Third, when the sources being compositely cited are not from the same book, they are almost always conflations of similar themes found in the same genre of work. Consider 1 Clement 50:3, which offers a composite citation of Isaiah 26:20 and Ezekiel 37:12, both of which contain prophetic material on the restoring work of the Lord. Fourth, while composite citations are generally presumed to result from recalling passages from memory, Clement was not above creatively citing his sources. For instance, 1 Clement 38:3-9 contains a long quotation from Job, almost all of which is in exact agreement with the general Septuagint form of Job 4:16-5:5.[6] Incorporated into this quote, however, is a clause from Job 15:15, suggesting that either Clement recalled the passage almost precisely from memory or (more likely) that he felt free to insert another portion of Job’s narrative into this quotation to better draw out the meaning of the passage he was citing.[7]
Together, these composite citations of the Jewish scriptures demonstrate several important characteristics of Clement’s writing style and approach to the citation of written sources.

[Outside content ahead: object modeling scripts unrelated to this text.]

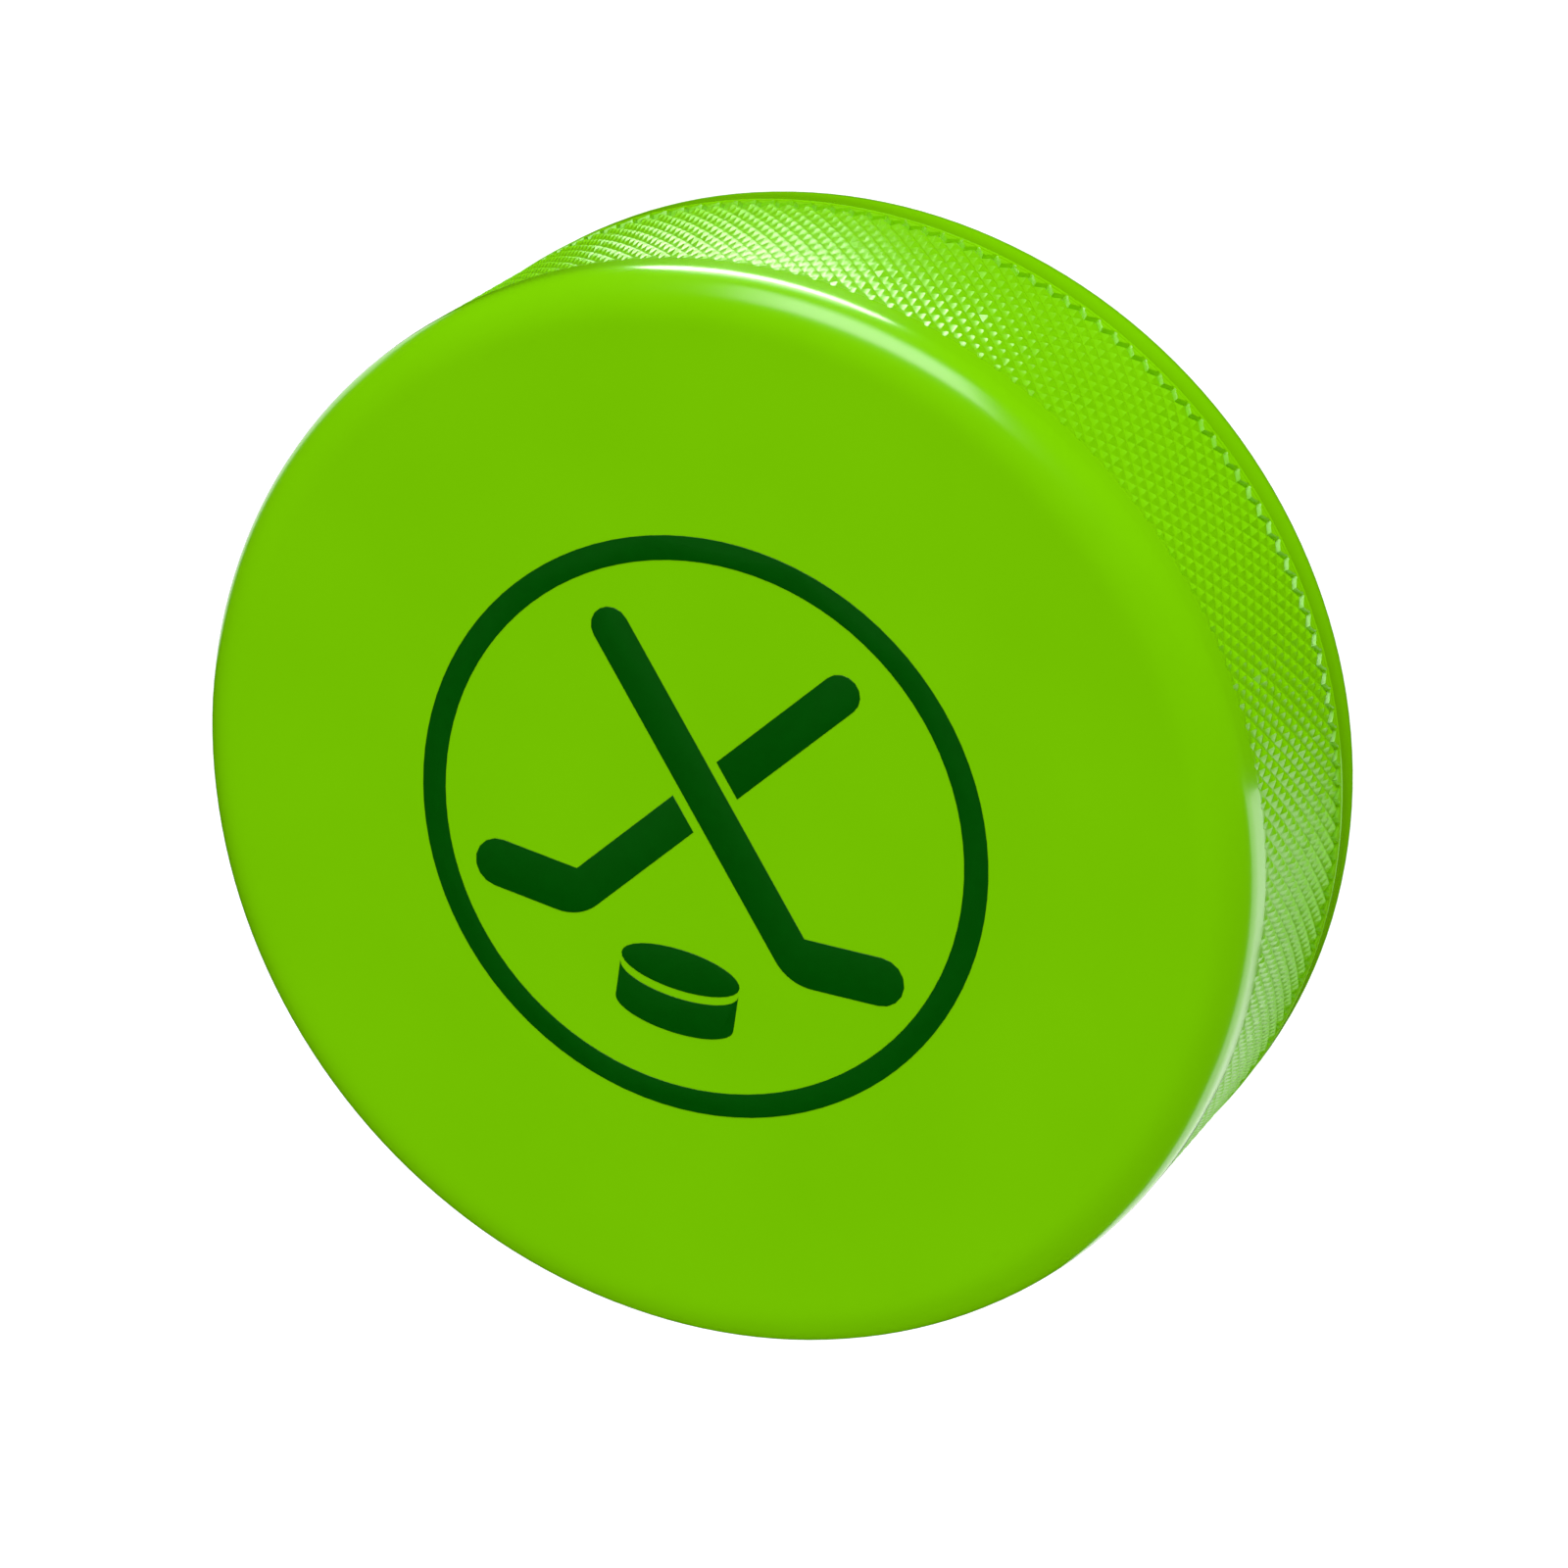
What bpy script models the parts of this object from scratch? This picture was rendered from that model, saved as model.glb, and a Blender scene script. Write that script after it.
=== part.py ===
"""Regulation-size ice hockey puck: one rubber moulding with a printed emblem on its upper face.

The puck lies flat with its printed face up. Z is the puck's axis, the origin is the centre of the
lower face, and +Y is the emblem's upward direction. Lengths are in metres.
"""
import math

import bmesh
import bpy
from mathutils import Vector

MM = 0.001
INCH = 25.4 * MM

# The moulding
PUCK_DIAMETER = 3.0 * INCH
PUCK_THICKNESS = 1.0 * INCH
EDGE_RADIUS = 3.05 * MM
UPPER_LAND = 1.55 * MM        # smooth wall between the upper rounded edge and the knurled band
LOWER_LAND = 2.35 * MM        # the same below the band
BAND_DEPTH = 0.15 * MM        # how far the middle of the knurl's relief lies under the lands
BAND_SLOPE = 0.20 * MM        # height of the short slope from a land down into the band
TURN_SEGMENTS = 144
EDGE_STEPS = 6

# The printed emblem: a ring round two crossed sticks and a small puck
PRINT_GAP = 0.3 * MM          # clearance kept between the print and the face it lies on
INK_THICKNESS = 0.1 * MM
RING_RADIUS = 20.6 * MM
LINE_WIDTH = 1.7 * MM
RING_SEGMENTS = 96
CROSSING_HEIGHT = 2.5 * MM    # where the sticks cross, above the emblem's middle
STICK_LEAN = math.radians(40)
SHAFT_WIDTH = 2.8 * MM
SHAFT_ABOVE = 14.4 * MM       # from the crossing up to the grip end
SHAFT_BELOW = 12.6 * MM       # from the crossing down to the heel's corner
BLADE_LENGTH = 7.8 * MM
BLADE_WIDTH = 3.5 * MM
BLADE_LIFT = math.radians(4)
HEEL_RADIUS = 3.4 * MM
CROSSING_GAP = 0.7 * MM       # bare strip along the front stick, where the rear one passes behind
ICON_HEIGHT = -10.4 * MM      # middle of the small puck's upper face, below the emblem's
ICON_RADIUS = 4.4 * MM
ICON_FLATNESS = 0.34          # height of its ellipse over its width, as seen aslant
ICON_DEPTH = 2.6 * MM
ICON_GAP = 0.6 * MM
CURVE_STEPS = 8
ICON_STEPS = 32

MERGE_DISTANCE = 0.001 * MM
SHARP_ANGLE = math.radians(40)
RUBBER_GREEN = (0.174, 0.533, 0.001, 1.0)
RUBBER_ROUGHNESS = 0.42
INK_GREEN = (0.0008, 0.063, 0.0008, 1.0)
INK_ROUGHNESS = 0.5


def finish_material(name, colour, roughness):
    """A plain non-metallic Principled material."""
    material = bpy.data.materials.new(name)
    material.use_nodes = True
    shader = material.node_tree.nodes["Principled BSDF"]
    shader.inputs["Base Color"].default_value = colour
    shader.inputs["Roughness"].default_value = roughness
    shader.inputs["Metallic"].default_value = 0.0
    return material


def add_object(name, mesh_builder, material, parent):
    """Turns a finished bmesh into a named, smooth-shaded object with its own material."""
    bmesh.ops.recalc_face_normals(mesh_builder, faces=mesh_builder.faces)
    mesh = bpy.data.meshes.new(name)
    mesh_builder.to_mesh(mesh)
    mesh_builder.free()
    mesh.materials.append(material)
    mesh.shade_smooth()
    mesh.set_sharp_from_angle(angle=SHARP_ANGLE)
    item = bpy.data.objects.new(name, mesh)
    bpy.context.collection.objects.link(item)
    item.parent = parent
    return item


def arc(centre_x, centre_y, radius, start, end, steps):
    """Points along a circular arc, both ends included, with angles in radians."""
    turns = (start + (end - start) * i / steps for i in range(steps + 1))
    return [(centre_x + radius * math.cos(a), centre_y + radius * math.sin(a)) for a in turns]


def puck_profile():
    """The puck's half section as (radius, height), from the axis on top to the axis below."""
    radius = PUCK_DIAMETER / 2
    band_radius = radius - BAND_DEPTH
    edge_centre = radius - EDGE_RADIUS
    band_top = PUCK_THICKNESS - EDGE_RADIUS - UPPER_LAND
    band_bottom = EDGE_RADIUS + LOWER_LAND
    quarter = math.pi / 2
    points = [(0.0, PUCK_THICKNESS)]
    points += arc(edge_centre, PUCK_THICKNESS - EDGE_RADIUS, EDGE_RADIUS, quarter, 0.0, EDGE_STEPS)
    points += [
        (radius, band_top),
        (band_radius, band_top - BAND_SLOPE),
        (band_radius, band_bottom + BAND_SLOPE),
        (radius, band_bottom),
    ]
    points += arc(edge_centre, EDGE_RADIUS, EDGE_RADIUS, 0.0, -quarter, EDGE_STEPS)
    points.append((0.0, 0.0))
    return points


def build_puck(material, parent):
    """The moulding: its half section spun once round the axis."""
    builder = bmesh.new()
    verts = [builder.verts.new((x, 0.0, z)) for x, z in puck_profile()]
    edges = [builder.edges.new(pair) for pair in zip(verts, verts[1:])]
    bmesh.ops.spin(builder, geom=verts + edges, cent=(0, 0, 0), axis=(0, 0, 1),
                   angle=math.tau, steps=TURN_SEGMENTS, use_merge=False)
    bmesh.ops.remove_doubles(builder, verts=builder.verts, dist=MERGE_DISTANCE)
    return add_object("puck_body", builder, material, parent)


def print_level():
    """Height of the underside of the ink."""
    return PUCK_THICKNESS + PRINT_GAP


def build_ring(material, parent):
    """The emblem's ring: a flat rectangular section spun round the axis."""
    outer = RING_RADIUS
    inner = RING_RADIUS - LINE_WIDTH
    low = print_level()
    high = low + INK_THICKNESS
    builder = bmesh.new()
    corners = [(inner, low), (outer, low), (outer, high), (inner, high)]
    verts = [builder.verts.new((x, 0.0, z)) for x, z in corners]
    edges = [builder.edges.new((verts[i], verts[i - 1])) for i in range(len(verts))]
    bmesh.ops.spin(builder, geom=verts + edges, cent=(0, 0, 0), axis=(0, 0, 1),
                   angle=math.tau, steps=RING_SEGMENTS, use_merge=False)
    bmesh.ops.remove_doubles(builder, verts=builder.verts, dist=MERGE_DISTANCE)
    return add_object("print_ring", builder, material, parent)


def build_plate(name, outline, material, parent):
    """One island of ink: a closed outline filled and extruded to the ink's thickness."""
    builder = bmesh.new()
    low = print_level()
    verts = [builder.verts.new((x, y, low)) for x, y in outline]
    face = builder.faces.new(verts)
    raised = bmesh.ops.extrude_face_region(builder, geom=[face])["geom"]
    lifted = [item for item in raised if isinstance(item, bmesh.types.BMVert)]
    bmesh.ops.translate(builder, verts=lifted, vec=(0, 0, INK_THICKNESS))
    return add_object(name, builder, material, parent)


class Stick:
    """Outline of one stick, which runs down from its grip end to a heel and out to its toe.

    side is +1 when the blade points to +X and -1 when it points to -X.
    """

    def __init__(self, side):
        self.side = side
        self.down = Vector((side * math.sin(STICK_LEAN), -math.cos(STICK_LEAN)))
        self.across = Vector((-self.down.y, self.down.x)) * side
        self.along_blade = Vector((side * math.cos(BLADE_LIFT), math.sin(BLADE_LIFT)))
        self.up_blade = Vector((-self.along_blade.y, self.along_blade.x)) * side
        self.crossing = Vector((0.0, CROSSING_HEIGHT))
        self.heel = self.crossing + self.down * SHAFT_BELOW

    def shaft_point(self, along, sideways):
        """A point on the shaft: along it from the crossing, and sideways towards the blade's side."""
        return self.crossing + self.down * along + self.across * sideways

    def grip_end(self):
        """The rounded grip end, from the shaft's inner edge round to its outer edge."""
        half = SHAFT_WIDTH / 2
        turns = [math.pi * i / CURVE_STEPS for i in range(CURVE_STEPS + 1)]
        top = half - SHAFT_ABOVE
        return [self.shaft_point(top - half * math.sin(a), -half * math.cos(a)) for a in turns]

    def blade(self):
        """The blade, from the shaft's outer edge round the toe and the heel to its inner edge."""
        half = SHAFT_WIDTH / 2
        toe_radius = BLADE_WIDTH / 2
        rise = self.across.dot(self.up_blade)
        slope = self.down.dot(self.up_blade)
        throat = self.shaft_point(SHAFT_BELOW + (toe_radius - half * rise) / slope, half)
        toe = self.heel + self.along_blade * (BLADE_LENGTH - toe_radius)
        turns = [math.pi * (0.5 - i / CURVE_STEPS) for i in range(CURVE_STEPS + 1)]
        points = [throat]
        points += [toe + self.along_blade * toe_radius * math.cos(a)
                   + self.up_blade * toe_radius * math.sin(a) for a in turns]
        points += self.heel_arc()
        return points

    def heel_arc(self):
        """The heel's round corner, between the blade's sole and the shaft's inner edge."""
        half = SHAFT_WIDTH / 2
        sole = self.heel - self.up_blade * (BLADE_WIDTH / 2)
        bend = self.down.angle(self.along_blade)
        run = HEEL_RADIUS * math.tan(bend / 2)
        shaft_side = self.shaft_point(SHAFT_BELOW, -half)
        drop = (sole - shaft_side).dot(self.up_blade) / self.down.dot(self.up_blade)
        corner = shaft_side + self.down * drop
        centre = corner + self.along_blade * run + self.up_blade * HEEL_RADIUS
        first = (corner + self.along_blade * run) - centre
        turns = [bend * i / CURVE_STEPS for i in range(CURVE_STEPS + 1)]
        swing = -self.side
        points = []
        for a in turns:
            turned = Vector((
                first.x * math.cos(swing * a) - first.y * math.sin(swing * a),
                first.x * math.sin(swing * a) + first.y * math.cos(swing * a),
            ))
            points.append(centre + turned)
        return points

    def whole(self):
        """The outline of a stick that nothing interrupts."""
        return self.grip_end() + self.blade()

    def cut_by(self, front, end):
        """The two points where this shaft stops beside the front stick; end is -1 above, +1 below."""
        half = SHAFT_WIDTH / 2
        clear = half + CROSSING_GAP
        points = []
        for sideways in (-half, half):
            reach = clear / abs(self.down.dot(front.across))
            skew = sideways * self.across.dot(front.across) / self.down.dot(front.across)
            points.append(self.shaft_point(end * reach - skew, sideways))
        return points

    def above(self, front):
        """The outline of the grip half of a stick that passes behind another."""
        inner, outer = self.cut_by(front, -1)
        return self.grip_end() + [outer, inner]

    def below(self, front):
        """The outline of the blade half of a stick that passes behind another."""
        inner, outer = self.cut_by(front, 1)
        return [inner, outer] + self.blade()


def ellipse_arc(height, start, end):
    """Points along the small puck's flattened rim, centred at a height on the emblem's midline."""
    round_arc = arc(0.0, 0.0, ICON_RADIUS, start, end, ICON_STEPS)
    return [(x, height + y * ICON_FLATNESS) for x, y in round_arc]


def build_emblem(material, parent):
    """Every island of the print."""
    front = Stick(1)
    rear = Stick(-1)
    build_ring(material, parent)
    build_plate("print_front_stick", front.whole(), material, parent)
    build_plate("print_rear_stick_grip", rear.above(front), material, parent)
    build_plate("print_rear_stick_blade", rear.below(front), material, parent)
    small_top = ellipse_arc(ICON_HEIGHT, 0.0, math.tau)[:-1]
    build_plate("print_small_puck_top", small_top, material, parent)
    side_top = ellipse_arc(ICON_HEIGHT - ICON_GAP, math.pi, math.tau)
    side_bottom = ellipse_arc(ICON_HEIGHT - ICON_GAP - ICON_DEPTH, math.tau, math.pi)
    build_plate("print_small_puck_side", side_top + side_bottom, material, parent)


def main():
    for item in list(bpy.data.objects):
        bpy.data.objects.remove(item)
    puck = bpy.data.objects.new("puck", None)
    bpy.context.collection.objects.link(puck)
    rubber = finish_material("green_rubber", RUBBER_GREEN, RUBBER_ROUGHNESS)
    ink = finish_material("dark_green_ink", INK_GREEN, INK_ROUGHNESS)
    build_puck(rubber, puck)
    build_emblem(ink, puck)


main()
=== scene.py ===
"""A regulation ice hockey puck in bright green rubber, with a knurled wall and a printed emblem.

Everything is in metres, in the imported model's own frame: the puck lies on its lower face, Z is its
axis, and +Y is the emblem's upward direction.
"""
import math

import bmesh
import bpy
from mathutils import Matrix, Vector


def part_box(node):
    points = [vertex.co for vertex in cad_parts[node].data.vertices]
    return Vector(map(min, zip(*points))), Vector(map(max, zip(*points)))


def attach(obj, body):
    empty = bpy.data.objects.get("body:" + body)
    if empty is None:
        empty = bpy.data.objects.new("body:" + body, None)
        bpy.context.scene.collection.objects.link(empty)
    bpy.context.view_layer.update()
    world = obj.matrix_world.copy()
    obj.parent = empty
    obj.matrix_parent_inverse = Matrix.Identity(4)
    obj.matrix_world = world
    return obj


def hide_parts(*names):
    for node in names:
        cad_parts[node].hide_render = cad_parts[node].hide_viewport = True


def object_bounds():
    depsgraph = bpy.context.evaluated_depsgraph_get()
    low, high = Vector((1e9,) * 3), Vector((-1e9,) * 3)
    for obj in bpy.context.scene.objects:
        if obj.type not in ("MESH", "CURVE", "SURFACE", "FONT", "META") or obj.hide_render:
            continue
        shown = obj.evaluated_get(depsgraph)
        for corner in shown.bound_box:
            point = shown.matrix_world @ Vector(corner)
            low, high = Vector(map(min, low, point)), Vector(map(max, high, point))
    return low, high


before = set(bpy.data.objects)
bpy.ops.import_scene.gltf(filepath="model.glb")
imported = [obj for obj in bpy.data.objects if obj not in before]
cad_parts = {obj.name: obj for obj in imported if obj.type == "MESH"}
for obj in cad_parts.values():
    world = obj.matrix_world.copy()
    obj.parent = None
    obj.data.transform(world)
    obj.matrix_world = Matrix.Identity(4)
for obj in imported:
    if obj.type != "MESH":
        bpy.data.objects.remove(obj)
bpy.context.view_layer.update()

MM = 0.001

# The moulding, which keeps the CAD body's outer size
EDGE_RADIUS = 3.05 * MM
EDGE_STEPS = 10
UPPER_LAND = 1.55 * MM        # smooth wall between the upper rounded edge and the knurl
KNURL_COLUMNS = 176           # full diamonds round the wall
KNURL_ROWS = 10               # full diamonds from the knurl's lower border to its upper one
KNURL_HEIGHT = 15.4 * MM
KNURL_RELIEF = 0.30 * MM      # from the bottom of a groove to the top of a diamond
RUN_OUT = 0.18 * MM           # where a groove ends and climbs to the land
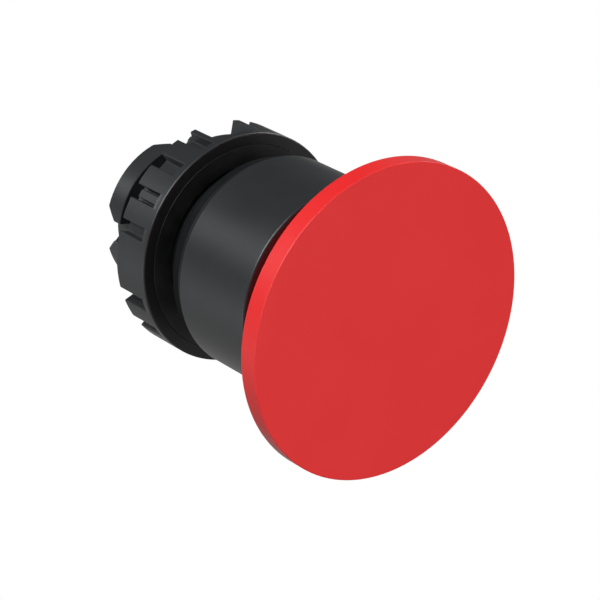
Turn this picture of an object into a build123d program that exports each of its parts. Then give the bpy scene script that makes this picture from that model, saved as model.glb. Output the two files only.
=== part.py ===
from build123d import *
import os
from math import cos, radians, sin, sqrt

# Emergency stop button of the 22 mm panel size: a red mushroom head on a black collar, with a
# threaded barrel that goes through the panel, a castellated lock nut behind it, and a push-pull
# latch inside. Millimetres. The axis is Y: the head faces -Y, the panel's front face is y = 0, and
# +Z is up. Places along the axis are called _Y; radii are from the axis.

# Driving dimensions: head
HEAD_RADIUS = 20.0
HEAD_FACE_Y = -26.2
RIM_THICKNESS = 2.6
RIM_ROUND = 0.4
NECK_RADIUS = 12.6
NECK_WALL = 1.2
NECK_REAR_Y = -10.9
NECK_FILLET = 0.8
FACE_THICKNESS = 3.0
BOSS_RADIUS = 5.0
PRESS_TRAVEL = 6.0

# Driving dimensions: collar, barrel and panel seat
COLLAR_RADIUS = 13.95
COLLAR_BORE_RADIUS = 12.9
COLLAR_FRONT_Y = -16.0
COLLAR_REAR_Y = -2.8
COLLAR_FRONT_ROUND = 0.5
SHOULDER_RADIUS = 13.2
GASKET_THICKNESS = 1.5
GASKET_RADIUS = 13.0
THREAD_RADIUS = 11.0
THREAD_PITCH = 1.0
THREAD_DEPTH = 0.54
BARREL_BORE_RADIUS = 9.1
BARREL_REAR_Y = 12.5
NOSE_FRONT_Y = -13.5
NOSE_RADIUS = 10.6
FLANGE_RADIUS = 12.85
FLANGE_FRONT_Y = -4.6
FLANGE_BORE_RADIUS = 6.3
WEB_FRONT_Y = -5.0
SPRING_FRONT_Y = -22.4
SPRING_REAR_Y = -5.8
KEY_WIDTH = 3.0
KEY_RADIUS = 12.0
KEYWAY_FLOOR = 10.25

# Driving dimensions: lock nut and its washer, as set for a 3 mm panel
PANEL_THICKNESS = 3.0
WASHER_THICKNESS = 0.6
WASHER_RADIUS = 13.6
NUT_RADIUS = 15.15
NUT_FRONT_Y = 3.05
NUT_FLANGE_REAR_Y = 4.2
NUT_REAR_Y = 9.0
NUT_ROOT_RADIUS = 13.8
NUT_RIB_RADIUS = 14.1
NUT_NOTCH_RADIUS = 13.3
NUT_TURN = 0.6

# Driving dimensions: stem, latch and rear coupling
STUD_RADIUS = 2.5
STUD_REAR_Y = -14.9
STEM_RADIUS = 4.5
CARRIER_RADIUS = 6.0
CARRIER_FRONT_Y = -2.6
CARRIER_REAR_Y = 4.6
BOLT_Y = 1.0
BOLT_RADIUS = 1.5
BOLT_TIP_RADIUS = 6.85
BOLT_TRAVEL = 1.2
TRACK_GAP = 0.15
SLEEVE_RADIUS = 9.0
COUPLING_BORE_RADIUS = 7.6
COUPLING_REAR_Y = 18.6
SNAP_INNER_RADIUS = 8.55
SNAP_OUTER_RADIUS = 9.45
SNAP_FRONT_Y = 10.9
SNAP_REAR_Y = 11.6
LUG_RADIUS = 10.3
LUG_FRONT_Y = 15.6
PUSHER_RADIUS = 7.2
PUSHER_SEAT_Y = 12.0
TAIL_RADIUS = 2.4
CLIP_GROOVE_Y = 16.0

# Play between pieces
SLIDE_GAP = 0.3
RUNNING_GAP = 0.06
SEAT_GAP = 0.05

os.makedirs("parts", exist_ok=True)


def save(solid, node):
    """Writes one node, and prints its volume, so that an empty cut shows at once."""
    export_step(solid, f"parts/{node}.step")
    print(node, round(solid.volume, 1))


def turned(*outline):
    """A closed outline of (radius, y) points, turned about the button's axis."""
    return revolve(make_face(Polyline(*outline, close=True)), Axis.Y)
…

First, they indicate that Clement was primarily interested in the meaning of a passage and not its bibliographical information, a trait common to literature of the period.[8] Second, composite citations indicate quotation of at least some sources from memory. Third, this type of citation suggests that Clement was willing to gloss quotations with other passages in order to draw out theological meaning. Fourth, these examples suggest that composite citations increase when thematic similarity exists between passages. Fifth, quotations from memory are more likely to combine multiple passages from the same book or genre of literature. And sixth, composite quotations may conflate more than two passages. These characteristics of composite citation—evident in examples from writings (the Jewish scriptures) which Clement clearly viewed as important sources for properly living the Christian faith—serve as a paradigm for an examination of Clement’s use of specifically Christian writings.
[1] Hagner, 55-64.
[2] 1 Clement 32:2. Ehrman, Apostolic Fathers, 91.
[3] Hagner, 55-63. Hagner and Jacob J. Prahlow (Discerning Witnesses: First and Second Century Textual Studies in Christian Authority (UMI Publishing: Ann Arbor, 2014), 47-53, 133) note the following composite citations originating from the same written source: 1 Clement: 32.2 (Gn. 15.5 and 22.17 and 26.4); 17.5 (Ex. 3.11 and 4.10); 12.4-6 (Joshua 2.3-5, 9.14, 18f); 38.3-9 (Job 4.16-5.5 and 15.15); and 26.2 (Ps. 27.7; 3.6 and 22.4; cf. Ps. 87.11).
[4] 1 Clement 26:2. Ehrman, Apostolic Fathers, 83.
[5] Hagner, 58-9.
[6] Hagner, 57.
[7] The possibility also exists that Clement was drawing upon a hereto undiscovered version of Job or a liturgical device with this passage. While must be admitted as possibilities, this study’s adherence to Metzger’s dictum—“It is generally preferable, in estimating doubtful cases, to regard variation from a canonical text as a free quotation from a document known to us than to suppose it to be a quotation from a hitherto unknown document, or the persistence of primitive tradition.” (See Metzger, Canon, 73 n47)—suggests that those options are implausible explanations.
[8] Charles E. Hill, “’In These Very Words’: Methods and Standards of Literary Borrowing in the Second Century,” In The Early Text of the New Testament, eds. Charles E. Hill and Michael J. Kruger (Oxford: Oxford University Press, 2012), 265-7.